12.18.2011

The Reagan Era: Gifts That Keep Giving (II)

The sponsors—and their Spokesman—reached new frontiers for pushing product.

The index of Paul Slansky's The Clothes Have No Emperor includes, among other sub-heads to the "Reagan, Ronald Wilson"—the category, "improbable letters of support cited by"—
11/30 [1981]
President Reagan tells a $2,500-per-ticket GOP fundraiser in Cincinnati about a letter from a blind supporter. "He wrote in Braille… to tell me that if cutting his pension would help get this country back on its feet, he'd like to have me cut his pension." The altruistic soul's identity is never revealed.

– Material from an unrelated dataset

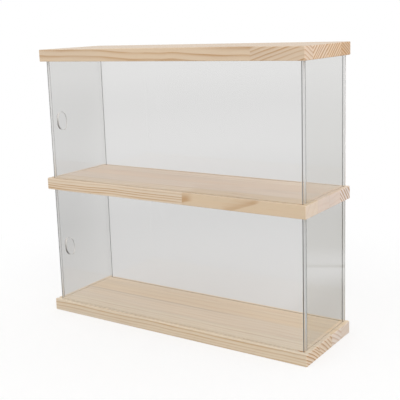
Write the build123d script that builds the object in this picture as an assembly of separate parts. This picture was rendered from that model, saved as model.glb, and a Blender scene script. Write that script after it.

1/14 [1982] President Reagan tells a business luncheon in New York about a Massachusetts resident in his 80s who supposedly sent in his Social Security check "to be used for reducing the national debt." As usual, no proof is offered.

6/27 [1984] "Your policies are not in the least anti-black or anti-poor. As a matter of fact, it's my opinion that your fight against inflation, your war on the drug traffic, your tough stand against street crime, you effort in revitalizing the nation's economy, are all of great importance to us poor people and us black people in America."
—Letter allegedly received by President Reagan from a 39-year old black man whose identity, as is so often the case with these epistles of unsolicited support, goes unrevealed
One of the innovations of Reagan's PR forces was to introduce to a mass audience the spurious rumor and unattributed anecdote so beloved by the ultra-Right. "Welfare queen" registered with those for whom it was intended, even as it was absurd to anyone the least connected to real American life.

Despite a largely compliant media, there still was a certain amount of skepticism toward Reagan and his stories. But this was years before Faux News would make it so easy to create and promote myths in service of the agenda—from "frivolous lawsuits" to "union thugs protest in Madison"—and on to whatever fake anecdotes will be used to determine future "public discourse."